_Exercise description_: Give back, unchanged, the line with "const rind = new", the line with "obj.parent = None", and every line between them, and no other line.
-- Start --
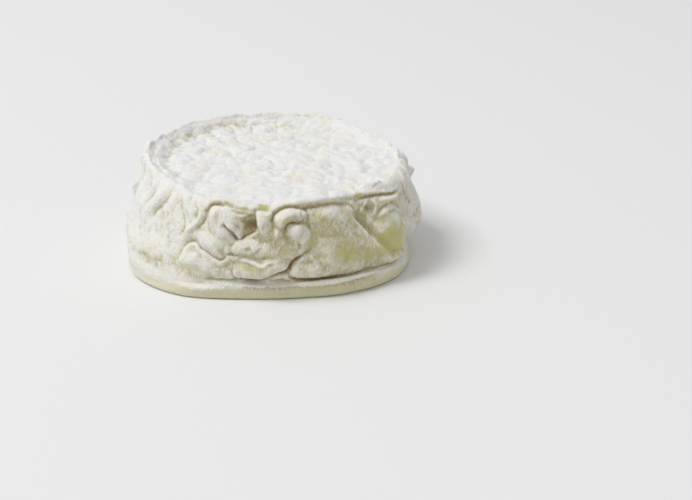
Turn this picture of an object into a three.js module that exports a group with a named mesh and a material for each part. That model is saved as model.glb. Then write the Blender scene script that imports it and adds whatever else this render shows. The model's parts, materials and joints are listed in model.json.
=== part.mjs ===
// A small soft-ripened cheese wheel: one body of paste in a wrinkled, bloomy rind.
//
// Millimetres, +Z up. The origin is on the table, in the middle of the wheel's base, and -Y is its front.
// Angles run round the wheel in degrees: 0 is the front, 90 the right (+X), 180 the back.
//
// From the table up, the wheel has a thin foot, where the ripe paste has crept outwards, a waist just above
// it, a wide belly that hangs over the waist, a wall that leans inwards, and a raised rim round a shallow
// dish. The wheel was drained in a basket and turned by hand, so no two stretches of it are alike: each of
// its rings wanders in and out, and up and down, by the amounts in the WANDER tables.

import * as THREE from "three";

// ---- Driving sizes ----
const FOOT_RADIUS = 46.5; // outside of the foot
const FOOT_HEIGHT = 3.6; // from the table to the foot's upper edge
const FOOT_ROUND = 1.1; // rounding of the foot's edges
const WAIST_DEPTH = 2.2; // from the foot's outside in to the crease above it
const WAIST_HEIGHT = 5; // from the table to that crease
const BELLY_RADIUS = 47; // widest part of the wall
const BELLY_HEIGHT = 13; // height of the widest part
const RIM_RADIUS = 43; // outside of the rim
const RIM_WIDTH = 5; // from the rim's outside to the foot of its inner slope
const HEIGHT = 32; // from the table to the top of the rim
const RIM_DROP = 2.2; // from the top of the rim down to its outside edge
const DISH_DEPTH = 1.7; // from the top of the rim down to the floor of the dish
const DISH_CROWN = 0.7; // rise of the dish's floor at its middle

// ---- Fineness of the faceted solid ----
const AROUND = 120; // facets round the wheel
const UP_WALL = 22; // facets from the foot's lower edge to the top of the rim
const ACROSS = 9; // rings on the dish, and half as many on the base

// ---- How each ring departs from its circle: [angle, outwards, upwards] ----
const FOOT_WANDER = [
  [-160, -0.5, 0],
  [-120, 0.5, 0],
  [-88, 0.6, 0],
  [-70, 3.4, 0],
  [-56, 4.8, 0],
  [-34, 3.6, 0],
  [-12, -1, -0.3],
  [12, -1.6, 0.3],
  [32, 1, 0.4],
  [56, 2.8, 0],
  [88, -0.4, -0.4],
  [125, 0.6, 0],
  [165, 0.8, 0.4],
];
const WAIST_WANDER = [
  [-150, -0.4, 0],
  [-105, 1.6, 0.6],
  [-75, 2.2, 1],
  [-45, 1.2, 0.4],
  [-15, 0, 0],
  [15, -0.6, -0.4],
  [50, -0.4, 0],
  [85, 0.6, 0.8],
  [120, -0.2, 0],
  [160, 0.6, 0.6],
];
const BELLY_WANDER = [
  [-165, 0.6, 1],
  [-125, -0.8, 0],
  [-88, 1.6, 0],
  [-60, 1.6, -1],
  [-28, -0.6, -1],
  [5, -2.4, -1],
  [35, -0.4, -2],
  [62, 0.4, -1],
  [95, 0.6, 1],
  [130, -0.8, 0],
];
const RIM_WANDER = [
  [-178, 2.4, 2.4],
  [-155, 1.6, 2.6],
  [-140, 2.8, 2.6],
  [-122, 1.2, 2.2],
  [-102, 1.4, 2.1],
  [-82, -0.8, 0.6],
  [-52, -3, -0.6],
  [-28, -0.6, -0.8],
  [-5, 1, -1],
  [20, -2.2, -0.8],
  [42, -1.6, -0.8],
  [62, 1.6, -0.5],
  [88, 1.4, 0],
  [112, 0.8, 0.4],
  [132, -0.4, 1],
  [156, 3, 2.2],
];

// ---- Folds of the wall: [angle, height, half-width round the wheel, half-height, outwards] ----
// The wall is too small for its rind, which has buckled into pillows with hollows between them.
const FRONT_FOLDS = [
  [-72, 20, 5, 9, -0.9],
  [-57, 22, 3, 8, 0.9],
  [-44, 17, 6, 6, -0.8],
  [-32, 22, 2.5, 6, 1],
  [-26, 11, 6, 4, 0.8],
  [-19, 22, 4, 5.5, 1.1],
  [-8, 24.5, 2.6, 2.8, -2.4],
  [-1, 25.5, 2.4, 4, 0.9],
  [-3, 17, 5, 2.5, 0.8],
  [1, 10, 8, 2.6, 1.2],
  [8, 27.5, 5, 1.8, 0.8],
  [12, 22, 3, 2.6, 1.2],
  [13, 12, 4, 3.5, -1.2],
  [26, 16, 8, 7.5, 1.3],
  [43, 22, 4.5, 4.5, -1.8],
  [56, 16, 6, 7.5, 1.6],
  [69, 9, 4, 4, -1.4],
];
const BACK_FOLDS = 26; // how many more there are from BACK_START round to BACK_END
const BACK_START = 82;
const BACK_END = 278;
const BACK_LOW = 12; // heights between which they lie
const BACK_HIGH = 26;
const BACK_DEPTH = 1.1; // how far the strongest of them goes in or out
const GOLDEN = 0.618034; // spreads the heights evenly with no pattern that repeats

// A smooth closed curve through a table's rows, read at any angle: gives { out, up }.
function wander(table) {
  const byAngle = (a, b) => a[0] - b[0];
  const rows = [...table].sort(byAngle);
  const count = rows.length;
  const row = (i) => {
    const turn = Math.floor(i / count);
    const [angle, out, up] = rows[i - turn * count];
    return { angle: angle + 360 * turn, out, up };
  };
  // Between rows b and c, each value follows a cubic whose slopes come from the neighbours on both sides.
  return (degrees) => {
    const start = rows[0][0];
    const at = start + THREE.MathUtils.euclideanModulo(degrees - start, 360);
    let i = 0;
    while (row(i + 1).angle <= at) i += 1;
    const [a, b, c, d] = [row(i - 1), row(i), row(i + 1), row(i + 2)];
    const span = c.angle - b.angle;
    const t = (at - b.angle) / span;
    const blend = (key) => {
      const slopeB = ((c[key] - a[key]) / (c.angle - a.angle)) * span;
      const slopeC = ((d[key] - b[key]) / (d.angle - b.angle)) * span;
      const turned = 2 * (b[key] - c[key]) + slopeB + slopeC;
      const bent = -3 * (b[key] - c[key]) - 2 * slopeB - slopeC;
      return ((turned * t + bent) * t + slopeB) * t + b[key];
    };
    return { out: blend("out"), up: blend("up") };
  };
}

const footAt = wander(FOOT_WANDER);
const waistAt = wander(WAIST_WANDER);
const bellyAt = wander(BELLY_WANDER);
const rimAt = wander(RIM_WANDER);

// The wall's outline at one angle, from the foot's lower edge to the top of the rim.
function wallOutline(degrees) {
  const foot = footAt(degrees);
  const belly = bellyAt(degrees);
  const rim = rimAt(degrees);
  const footRadius = FOOT_RADIUS + foot.out;
  const footHeight = FOOT_HEIGHT + foot.up;
  const waist = waistAt(degrees);
  const waistRadius = footRadius - WAIST_DEPTH + waist.out;
  const waistHeight = WAIST_HEIGHT + waist.up;
  const bellyRadius = BELLY_RADIUS + belly.out;
  const rimRadius = RIM_RADIUS + rim.out;
  const rimTop = HEIGHT + rim.up;
  const bellyHeight = BELLY_HEIGHT + belly.up;
  return new THREE.SplineCurve([
    new THREE.Vector2(footRadius - FOOT_ROUND, 0),
    new THREE.Vector2(footRadius, FOOT_ROUND),
    new THREE.Vector2(footRadius - FOOT_ROUND / 3, footHeight - FOOT_ROUND),
    new THREE.Vector2(waistRadius, waistHeight),
    new THREE.Vector2((waistRadius + 2 * bellyRadius) / 3, (waistHeight + bellyHeight) / 2),
    new THREE.Vector2(bellyRadius, bellyHeight),
    new THREE.Vector2((bellyRadius + rimRadius) / 2, (bellyHeight + rimTop - RIM_DROP) / 2),
    new THREE.Vector2(rimRadius, rimTop - RIM_DROP),
    new THREE.Vector2(rimRadius - RIM_WIDTH / 2, rimTop),
  ]);
}

function backFolds() {
  const folds = [];
  for (let i = 0; i < BACK_FOLDS; i += 1) {
    const angle = BACK_START + ((BACK_END - BACK_START) * (i + 0.5)) / BACK_FOLDS;
    const share = (i * GOLDEN) % 1;
    const height = BACK_LOW + (BACK_HIGH - BACK_LOW) * share;
    const halfWidth = 3 + 2.5 * ((i * GOLDEN * GOLDEN) % 1);
    const halfHeight = 3 + 5 * (1 - share);
    const out = (i % 2 ? -1 : 1) * BACK_DEPTH * (0.55 + 0.45 * Math.cos(3 * i));
    folds.push([angle, height, halfWidth, halfHeight, out]);
  }
  return folds;
}

const FOLDS = [...FRONT_FOLDS, ...backFolds()];

// How far the folds push the wall out at one angle and height. They fade out at the waist and at the rim.
function foldsAt(degrees, height, lowest, highest) {
  const { smoothstep, euclideanModulo, degToRad } = THREE.MathUtils;
  const fade = smoothstep(height, lowest, lowest + 3) * (1 - smoothstep(height, highest - 3, highest));
  let out = 0;
  for (const [angle, middle, halfWidth, halfHeight, push] of FOLDS) {
    const turn = euclideanModulo(degrees - angle + 180, 360) - 180;
    const along = (degToRad(turn) * BELLY_RADIUS) / halfWidth;
    const up = (height - middle) / halfHeight;
    out += push * Math.exp(-along * along - up * up);
  }
  return out * fade;
}

// The whole outline at one angle, from the middle of the base, up the wall, to the middle of the dish.
function outline(degrees) {
  const wall = wallOutline(degrees).getSpacedPoints(UP_WALL);
  const rimEdge = HEIGHT + rimAt(degrees).up - RIM_DROP;
  for (const point of wall) point.x += foldsAt(degrees, point.y, WAIST_HEIGHT, rimEdge);
  const baseEdge = wall[0];
  const rimTop = wall[UP_WALL];
  const baseRings = Math.ceil(ACROSS / 2);
  const base = [];
  for (let i = 0; i < baseRings; i += 1) base.push(new THREE.Vector2((baseEdge.x * i) / baseRings, 0));
  const floorEdge = new THREE.Vector2(rimTop.x - RIM_WIDTH / 2, HEIGHT - DISH_DEPTH);
  const dish = [];
  for (let i = 0; i <= ACROSS; i += 1) {
    const share = i / ACROSS;
    const crown = DISH_CROWN * Math.sin((share * Math.PI) / 2);
    dish.push(new THREE.Vector2(floorEdge.x * (1 - share), floorEdge.y + crown));
  }
  return [...base, ...wall, ...dish];
}

// A lathe sets out the rings and facets. Each column then takes the outline of its own angle.
function wheelGeometry() {
  const geometry = new THREE.LatheGeometry(outline(0), AROUND);
  const position = geometry.getAttribute("position");
  const rows = outline(0).length;
  for (let column = 0; column <= AROUND; column += 1) {
    const degrees = (360 * (column % AROUND)) / AROUND;
    const turn = THREE.MathUtils.degToRad(degrees);
    outline(degrees).forEach((point, row) => {
      position.setXYZ(column * rows + row, point.x * Math.sin(turn), -point.x * Math.cos(turn), point.y);
    });
  }
  geometry.computeBoundingBox();
  const middle = geometry.boundingBox.getCenter(new THREE.Vector3());
  geometry.translate(-middle.x, -middle.y, 0);
  geometry.computeVertexNormals();
  return geometry;
}

const rind = new THREE.MeshStandardMaterial({ color: 0xece9dc, roughness: 0.85, metalness: 0 });
const wheel = new THREE.Mesh(wheelGeometry(), rind);
wheel.name = "cheese_wheel";

const cheese = new THREE.Group();
cheese.add(wheel);

export default cheese;
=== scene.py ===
# %% [markdown]
# # A small soft-ripened cheese wheel
# The wheel is one body of soft paste in a thin white rind. As it ripened it shrank, its rind was suddenly
# too big for it, and the wall buckled into pillows and creases, while the top sank into a shallow dish.
# The solid model gives its true size and its broad shape. Here that shape gets its rind: first the folds,
# as real geometry, then the white mould, the bare spots and the tan creases, as a material that also has
# painted light and shade in it.
#
# The frame is loaded first.

# %% Load the frame
import json
import math

import bpy
import numpy as np
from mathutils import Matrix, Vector, noise
from mathutils.bvhtree import BVHTree
from mathutils.kdtree import KDTree

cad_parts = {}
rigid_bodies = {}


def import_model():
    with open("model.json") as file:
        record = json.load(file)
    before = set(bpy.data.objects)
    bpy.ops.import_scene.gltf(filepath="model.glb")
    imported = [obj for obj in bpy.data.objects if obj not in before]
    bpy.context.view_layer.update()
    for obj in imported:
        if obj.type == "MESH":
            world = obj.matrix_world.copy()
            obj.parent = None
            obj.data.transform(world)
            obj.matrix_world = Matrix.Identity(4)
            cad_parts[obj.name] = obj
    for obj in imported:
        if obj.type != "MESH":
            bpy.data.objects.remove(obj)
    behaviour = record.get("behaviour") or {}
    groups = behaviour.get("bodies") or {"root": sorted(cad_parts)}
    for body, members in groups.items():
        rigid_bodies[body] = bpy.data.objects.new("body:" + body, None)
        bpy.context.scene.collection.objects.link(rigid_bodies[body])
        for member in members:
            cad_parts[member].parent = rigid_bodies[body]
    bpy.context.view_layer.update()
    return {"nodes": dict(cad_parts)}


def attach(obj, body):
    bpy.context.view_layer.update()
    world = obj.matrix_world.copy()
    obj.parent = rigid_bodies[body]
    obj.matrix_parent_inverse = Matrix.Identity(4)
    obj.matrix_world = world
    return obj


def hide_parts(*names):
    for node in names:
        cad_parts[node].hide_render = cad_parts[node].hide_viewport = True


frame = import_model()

cad_wheel = frame["nodes"]["cheese_wheel"]
MM = 0.001

# %% [markdown]
# ## A skin fine enough to sculpt
# The solid is faceted, with triangles 2 to 5 mm wide, and folds as fine as half a millimetre have to go
# into it. A copy of it is merged, and the Remesh modifier then lays an even net of small quads over it,
# whatever its old edges were. A short smoothing takes the facets out. Subdividing would have kept the long
# thin triangles of the dish, and they would have pulled every fold out of shape.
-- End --
_Task output_:
const rind = new THREE.MeshStandardMaterial({ color: 0xece9dc, roughness: 0.85, metalness: 0 });
const wheel = new THREE.Mesh(wheelGeometry(), rind);
wheel.name = "cheese_wheel";

const cheese = new THREE.Group();
cheese.add(wheel);

export default cheese;
=== scene.py ===
# %% [markdown]
# # A small soft-ripened cheese wheel
# The wheel is one body of soft paste in a thin white rind. As it ripened it shrank, its rind was suddenly
# too big for it, and the wall buckled into pillows and creases, while the top sank into a shallow dish.
# The solid model gives its true size and its broad shape. Here that shape gets its rind: first the folds,
# as real geometry, then the white mould, the bare spots and the tan creases, as a material that also has
# painted light and shade in it.
#
# The frame is loaded first.

# %% Load the frame
import json
import math

import bpy
import numpy as np
from mathutils import Matrix, Vector, noise
from mathutils.bvhtree import BVHTree
from mathutils.kdtree import KDTree

cad_parts = {}
rigid_bodies = {}


def import_model():
    with open("model.json") as file:
        record = json.load(file)
    before = set(bpy.data.objects)
    bpy.ops.import_scene.gltf(filepath="model.glb")
    imported = [obj for obj in bpy.data.objects if obj not in before]
    bpy.context.view_layer.update()
    for obj in imported:
        if obj.type == "MESH":
            world = obj.matrix_world.copy()
            obj.parent = None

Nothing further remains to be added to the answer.